In tema di prevenzione degli infortuni sul lavoro, il committente, anche nel caso di subappalto, è titolare di una posizione di garanzia idonea a fondare la sua responsabilità per l’infortunio, sia per la scelta dell’impresa sia in caso di omesso controllo dell’adozione, da parte dell’appaltatore, delle misure generali di tutela della salute e della sicurezza sui luoghi di lavoro, specie nel caso in cui la mancata adozione o l’inadeguatezza delle misure precauzionali sia immediatamente percepibile senza particolari indagini. (In applicazione di tale principio, la Corte – con riferimento a una fattispecie in cui i lavori appaltati erano stati oggetto di una catena di subappalti – ha ritenuto immune da censure la sentenza impugnata, che aveva riconosciuto la responsabilità a titolo di lesioni colpose del primo appaltatore, per avere omesso di vigilare sull’adozione, da parte dell’ultimo subappaltatore della catena, di presidi anticaduta nel vano acensore in cui si era verificato l’infortunio, la cui mancanza era stata rilevata tre giorni prima dell’incidente dal coordinatore della sicurezza nominato dal primo committente).

Cassazione penale sez. IV, 15/07/2015, n.44131:

Ai fini della configurazione della responsabilità colposa del committente occorre verificare, in concreto, quale sia stata l’incidenza della sua condotta nell’eziologia dell’evento, a fronte delle capacità organizzative della ditta scelta per l’esecuzione dei lavori, avuto riguardo alla specificità dei lavori da eseguire, ai criteri seguiti dallo stesso committente per la scelta dell’appaltatore o del prestatore d’opera, alla sua ingerenza nell’esecuzione dei lavori oggetto di appalto o del contratto di prestazione d’opera, nonché alla agevole ed immediata percepibilità da parte del committente di situazioni di pericolo.

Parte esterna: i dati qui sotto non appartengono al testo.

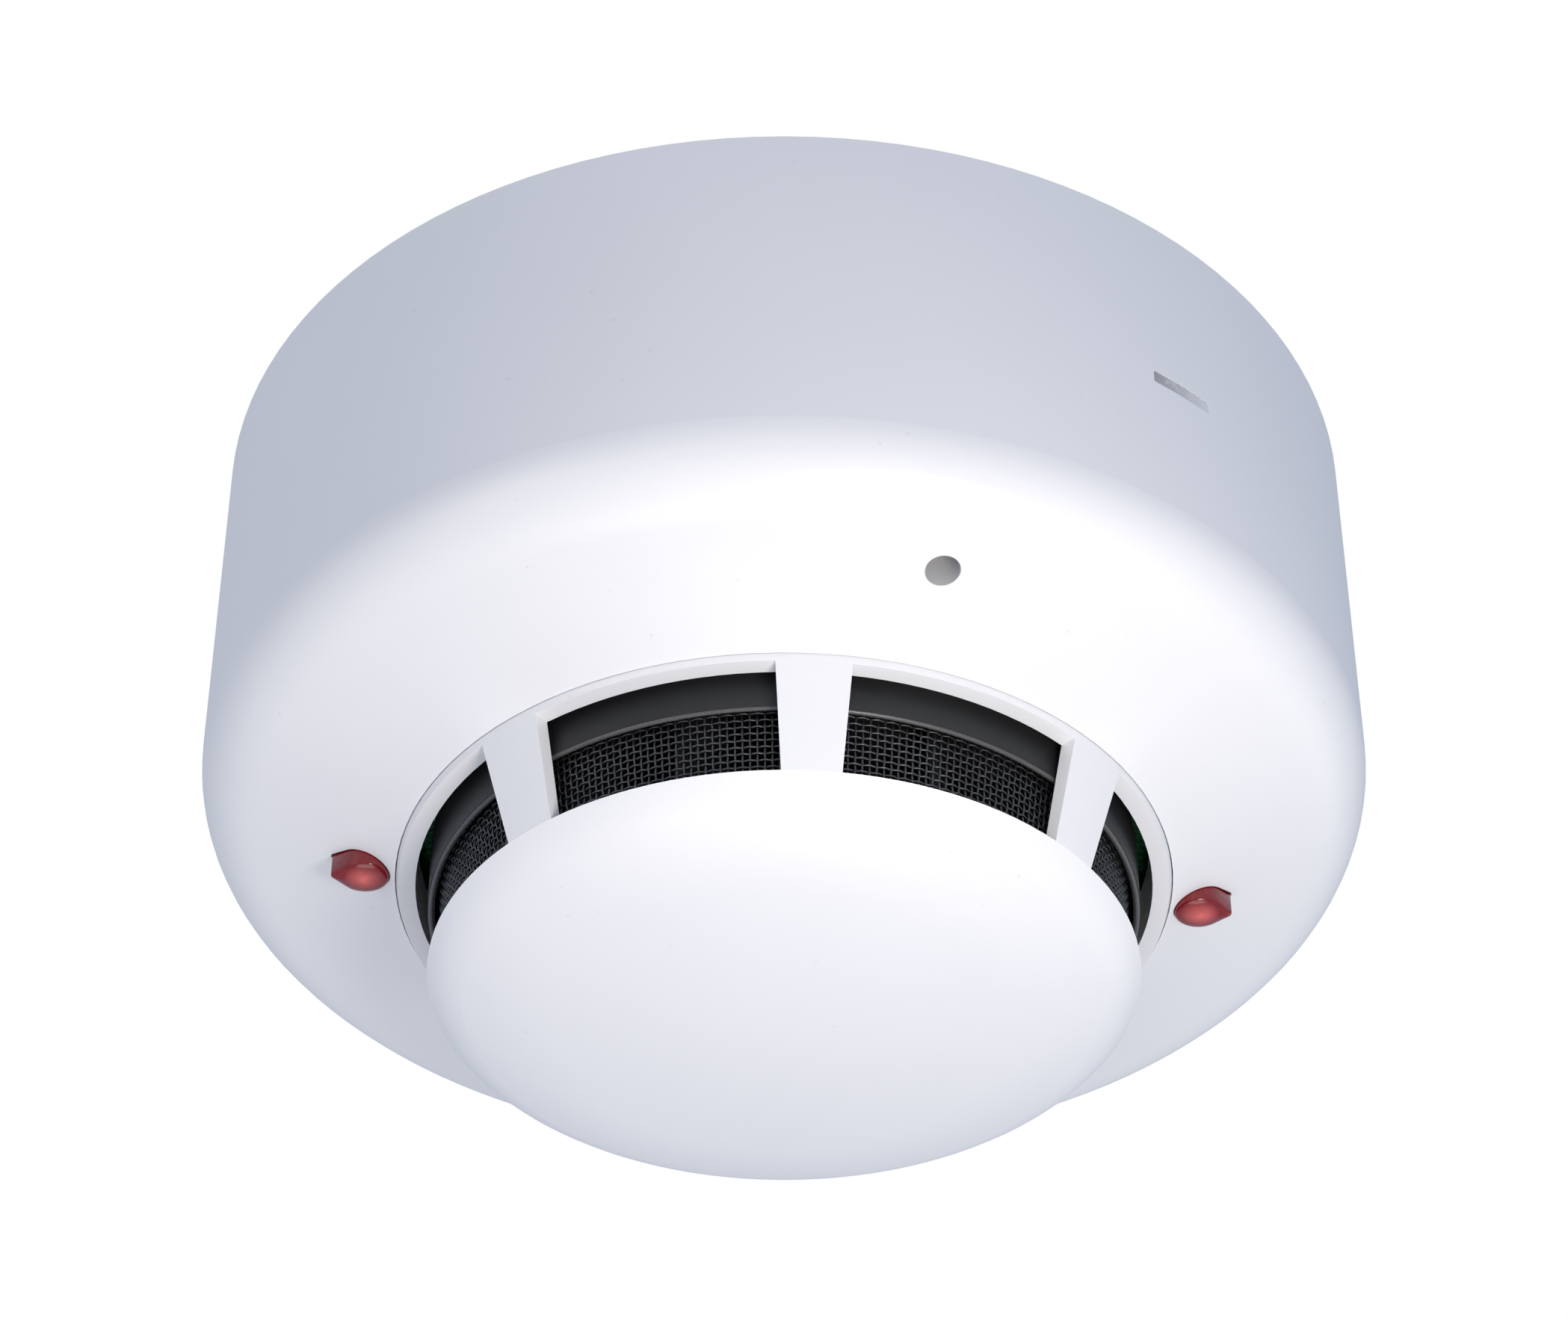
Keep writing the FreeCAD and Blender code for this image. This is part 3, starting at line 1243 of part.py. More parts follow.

Cassazione penale sez. IV, 17/05/2012, n.34747:

In tema di prevenzione di infortuni sul lavoro, il datore di lavoro deve non solo predisporre le idonee misure di sicurezza ed impartire le direttive da seguire a tale scopo ma anche e soprattutto controllarne costantemente il rispetto da parte dei lavoratori, di guisa che sia evitata la superficiale tentazione di trascurarle. (In applicazione del principio di cui in massima la S.C. ha ritenuto immune da censure la decisione con cui il giudice di appello ha confermato la responsabilità di due soci-amministratori di una s.n.c. che, in qualità di datori di lavoro, avevano colposamente cagionato la morte di un lavoratore, il quale aveva eseguito la verifica di funzionamento di un impianto di luminarie con strumenti pericolosi, in assenza di misure di sicurezza specificamente previste ed in difetto dell’attività di vigilanza necessaria ad accertare che il detto lavoratore facesse uso durante le lavorazioni dei guanti isolanti).

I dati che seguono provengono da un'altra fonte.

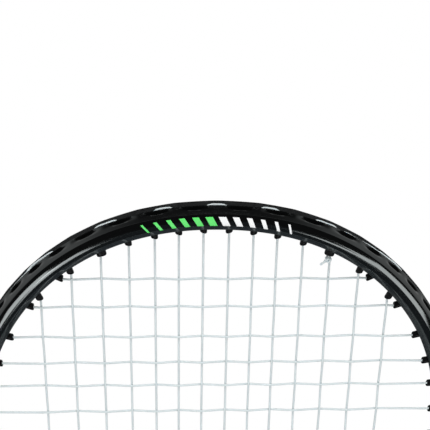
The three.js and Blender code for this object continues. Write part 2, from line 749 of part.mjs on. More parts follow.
// The butt cap: a cup over the core's end that flares out below the hand
function buttCap() {
  const flareWidth = gripWidth + BUTT_FLARE;
  const flareDepth = gripDepth + BUTT_FLARE;
  const body = solidOf(skin([
    octagonRing(flareWidth - BUTT_EDGE_RADIUS * 2, flareDepth - BUTT_EDGE_RADIUS * 2, 0),
    octagonRing(
      flareWidth - BUTT_EDGE_RADIUS * 0.6, flareDepth - BUTT_EDGE_RADIUS * 0.6, BUTT_EDGE_RADIUS * 0.3),
    octagonRing(flareWidth, flareDepth, BUTT_EDGE_RADIUS),
    octagonRing(flareWidth, flareDepth, BUTT_CAP_HEIGHT * 0.3),
    octagonRing(gripWidth + BUTT_FLARE * 0.4, gripDepth + BUTT_FLARE * 0.4, BUTT_CAP_HEIGHT * 0.62),
    octagonRing(gripWidth, gripDepth, BUTT_CAP_HEIGHT),
  ]));
  const pocket = octagonPrism(
    HANDLE_WIDTH + SEAT_GAP * 2, HANDLE_DEPTH + SEAT_GAP * 2, BUTT_FLOOR, BUTT_CAP_HEIGHT + CUT_OVERRUN);
  return body.subtract(pocket);
}

// The grip: one long tape wound up the core, each turn stepping over the edge of the one below.
// The rows of points follow the helix, so the step runs round the handle as one unbroken line.
function gripWrap() {
  const top = coreTop;
  const lead = GRIP_TURN_PITCH * 1.5;
  const turns = Math.ceil((top - gripBottom + lead * 2) / GRIP_TURN_PITCH);
  const stepShares = [[0, 0], [0.1, 1], [0.55, 0.75]];
  const corners = octagon(gripWidth, gripDepth);
  const rowPoint = (row, n) => {
    const [rise, fullness] = stepShares[row % stepShares.length];
    const turn = Math.floor(row / stepShares.length) + rise + n / corners.length;
    const shrink = 1 - ((1 - fullness) * GRIP_STEP * 2) / gripWidth;
    const height = gripBottom - lead + turn * GRIP_TURN_PITCH;
    return new THREE.Vector3(corners[n].x * shrink, corners[n].y * shrink, height);
  };
  const rows = turns * stepShares.length;
  const positions = [];
  for (let row = 0; row <= rows; row += 1) {
    for (let n = 0; n < corners.length; n += 1) positions.push(rowPoint(row, n));
  }
  const low = positions.length;
  positions.push(new THREE.Vector3(0, 0, gripBottom - lead - GRIP_TURN_PITCH));
  positions.push(new THREE.Vector3(0, 0, gripBottom - lead + (turns + 2) * GRIP_TURN_PITCH));
  const indices = [];
  const at = (row, n) => row * corners.length + n;
  const rowsPerTurn = stepShares.length;
  for (let row = 0; row <= rows; row += 1) {
    for (let n = 0; n < corners.length; n += 1) {
      const wraps = n === corners.length - 1;
      const rowAfter = wraps ? row + rowsPerTurn : row;
      const nAfter = (n + 1) % corners.length;
      if (row < rows && rowAfter + 1 <= rows) {
        indices.push(at(row, n), at(rowAfter, nAfter), at(rowAfter + 1, nAfter));
        indices.push(at(row, n), at(rowAfter + 1, nAfter), at(row + 1, n));
      }
    }
  }
  const lowLoop = [];
  for (let n = 0; n < corners.length; n += 1) lowLoop.push(at(0, n));
  for (let row = rowsPerTurn; row > 0; row -= 1) lowLoop.push(at(row, 0));
  lowLoop.forEach((a, k) => indices.push(low, lowLoop[(k + 1) % lowLoop.length], a));
  const seam = corners.length - 1;
  const topLoop = [];
  for (let n = 0; n <= seam; n += 1) topLoop.push(at(rows, n));
  for (let row = rows - 1; row >= rows - rowsPerTurn; row -= 1) topLoop.push(at(row, seam));
  topLoop.forEach((a, k) => indices.push(low + 1, a, topLoop[(k + 1) % topLoop.length]));
  const geometry = new THREE.BufferGeometry();
  const flat = positions.flatMap((p) => [p.x, p.y, p.z]);
  geometry.setAttribute("position", new THREE.Float32BufferAttribute(flat, 3));
  geometry.setIndex(indices);
  const slab = (bottom, height) => octagonPrism(gripWidth * 2, gripDepth * 2, bottom, bottom + height);
  const tall = lead + GRIP_TURN_PITCH * 4;
  const inside = octagonPrism(
    HANDLE_WIDTH + SEAT_GAP * 2, HANDLE_DEPTH + SEAT_GAP * 2, gripBottom - CUT_OVERRUN, top + CUT_OVERRUN);
  const ends = slab(gripBottom - tall, tall).add(slab(top, tall));
  return solidOf(geometry).subtract(ends).subtract(inside);
}

// The tape that holds the grip's upper end
function finishingTape() {
  const innerWidth = gripWidth + SEAT_GAP * 2;
  const innerDepth = gripDepth + SEAT_GAP * 2;
  const bottom = coreTop - FINISHING_TAPE_HEIGHT;
  const outer = octagonPrism(
    innerWidth + FINISHING_TAPE_THICKNESS * 2, innerDepth + FINISHING_TAPE_THICKNESS * 2, bottom, coreTop);
  return outer.subtract(octagonPrism(innerWidth, innerDepth, bottom - CUT_OVERRUN, coreTop + CUT_OVERRUN));
}

const range = (row, from, to) => Array.from({ length: to - from + 1 }, (_, k) => `${row}${from + k}`);
const strips = {
  crown_grommet_strip: range("top", 3, 10),
  left_shoulder_grommet_strip: ["top0", "top1", "left0", "left1", "left2"],
  right_shoulder_grommet_strip: ["top12", "top13", "right0", "right1", "right2"],
  left_upper_side_grommet_strip: range("left", 3, 7),
  right_upper_side_grommet_strip: range("right", 3, 7),
  left_lower_side_grommet_strip: range("left", 8, 12),
  right_lower_side_grommet_strip: range("right", 8, 12),
  left_corner_grommet_strip: ["left13", "bottom0", "left14"],
  right_corner_grommet_strip: ["right13", "bottom13", "right14"],
  left_lower_grommet_pair: ["left15", "bottom2"],
  right_lower_grommet_pair: ["right15", "bottom11"],
  left_throat_grommet_strip: range("bottom", 4, 6),
  right_throat_grommet_strip: range("bottom", 7, 9),
  upper_left_tie_off_grommet: ["top2"],
  upper_right_tie_off_grommet: ["top11"],
  lower_left_tie_off_grommet: ["bottom1"],
  lower_right_tie_off_grommet: ["bottom12"],
  throat_left_tie_off_grommet: ["bottom3"],
  throat_right_tie_off_grommet: ["bottom10"],
};

const racket = new THREE.Group();
racket.add(piece("head_frame", headFrame(), materials.gloss_black_frame));
for (const [name, served] of Object.entries(strips)) {
  racket.add(piece(name, grommetStrip(served), materials.black_moulding));
}
racket.add(piece("main_string", mainString(), materials.pale_string));
racket.add(piece("cross_string", crossString(), materials.pale_string));
racket.add(piece("throat_joint", throatJoint(), materials.black_moulding));
racket.add(piece("shaft", shaftTube(), materials.shaft_lacquer));
racket.add(piece("handle_cone", handleCone(), materials.black_moulding));
racket.add(piece("handle_core", handleCore(), materials.handle_core));
racket.add(piece("butt_cap", buttCap(), materials.black_moulding));
racket.add(piece("grip_wrap", gripWrap(), materials.grip_tape));
racket.add(piece("finishing_tape", finishingTape(), materials.finishing_tape));

export default racket;
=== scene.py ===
"""Looks of a crossminton racket that stands upright on its butt cap, in metres, in the frame of its solids."""
import logging
import math
from dataclasses import dataclass, field
from enum import Enum
from typing import Iterable, Mapping, Sequence

import bmesh
import bpy
import numpy as np
from mathutils import Matrix, Quaternion, Vector


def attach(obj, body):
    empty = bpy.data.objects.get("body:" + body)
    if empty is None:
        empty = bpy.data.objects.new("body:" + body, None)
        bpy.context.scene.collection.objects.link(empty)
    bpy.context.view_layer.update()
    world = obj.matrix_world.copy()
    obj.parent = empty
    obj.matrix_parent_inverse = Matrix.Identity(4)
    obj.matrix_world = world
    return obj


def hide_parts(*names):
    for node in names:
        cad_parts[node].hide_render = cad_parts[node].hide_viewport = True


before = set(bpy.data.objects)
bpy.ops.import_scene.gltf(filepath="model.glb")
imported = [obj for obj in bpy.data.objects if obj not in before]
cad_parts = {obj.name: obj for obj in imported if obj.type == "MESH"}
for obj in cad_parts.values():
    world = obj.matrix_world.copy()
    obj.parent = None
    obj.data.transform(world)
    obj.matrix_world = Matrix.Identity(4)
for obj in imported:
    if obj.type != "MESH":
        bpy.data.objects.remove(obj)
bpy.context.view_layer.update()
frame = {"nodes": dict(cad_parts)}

LOG = logging.getLogger("racket")
MM = 0.001
BODY = "root"
FULL_TURN = 2 * math.pi
FACETS = 72
Array = np.ndarray
Material = bpy.types.Material
Mesh = bpy.types.Mesh
Node = bpy.types.Node
Piece = bpy.types.Object
Socket = bpy.types.NodeSocket
Colour = tuple[float, float, float]
Place = tuple[float, float, float]


# Node trees and meshes


class NodeGraph:
    """Builds a node tree of any kind, one node at a time, with its sockets set or linked by name."""

    def __init__(self, tree: bpy.types.NodeTree) -> None:
        """Takes an empty tree."""
        self.tree = tree

    def add(self, kind: str, sockets: dict | None = None, **settings: object) -> Node:
        """Adds one node.

        Args:
            kind: the node's type name.
            sockets: values or output sockets by input name or number.
            settings: properties of the node itself.

        Returns:
            The new node.
        """
        node = self.tree.nodes.new(kind)
        for name, value in settings.items():
            setattr(node, name, value)
        for key, value in (sockets or {}).items():
            target = node.inputs[key]
            if isinstance(value, Socket):
                self.tree.links.new(value, target)
            else:
                target.default_value = value
        return node

    def link(self, value: Socket, node: Node, socket: str | int) -> None:
        """Links an output to a node's input."""
        self.tree.links.new(value, node.inputs[socket])

    def math(self, operation: str, first: object, second: object = 0.0, third: object = 0.0) -> Socket:
        """Adds a math node."""
        return self.add("ShaderNodeMath", {0: first, 1: second, 2: third}, operation=operation).outputs[0]

    def attribute(self, name: str, kind: str = "FLOAT") -> Socket:
        """Reads a named attribute in a geometry tree."""
        return self.add("GeometryNodeInputNamedAttribute", {"Name": name}, data_type=kind).outputs["Attribute"]

    def surface_value(self, name: str) -> Socket:
        """Reads a named attribute in a material."""
        return self.add("ShaderNodeAttribute", attribute_name=name).outputs["Fac"]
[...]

Cassazione penale sez. IV, 12/03/2010, n.16761:

In assenza di leggi scientifiche che consentano di formulare previsioni sullo sviluppo di eventi naturali calamitosi, ai fini dell’accertamento dell’elemento soggettivo del reato di omicidio colposo, il giudizio relativo alla prevedibilità dell’evento va compiuto, piuttosto che secondo criteri di elevata credibilità razionale, in relazione alla concreta possibilità che esso possa verificarsi e tenendo conto della natura e delle dimensioni di eventi analoghi già storicamente riscontrati e valutando altresì se possa essere esclusa la possibilità che questi eventi possano presentare dimensioni e caratteristiche più gravi o addirittura catastrofiche.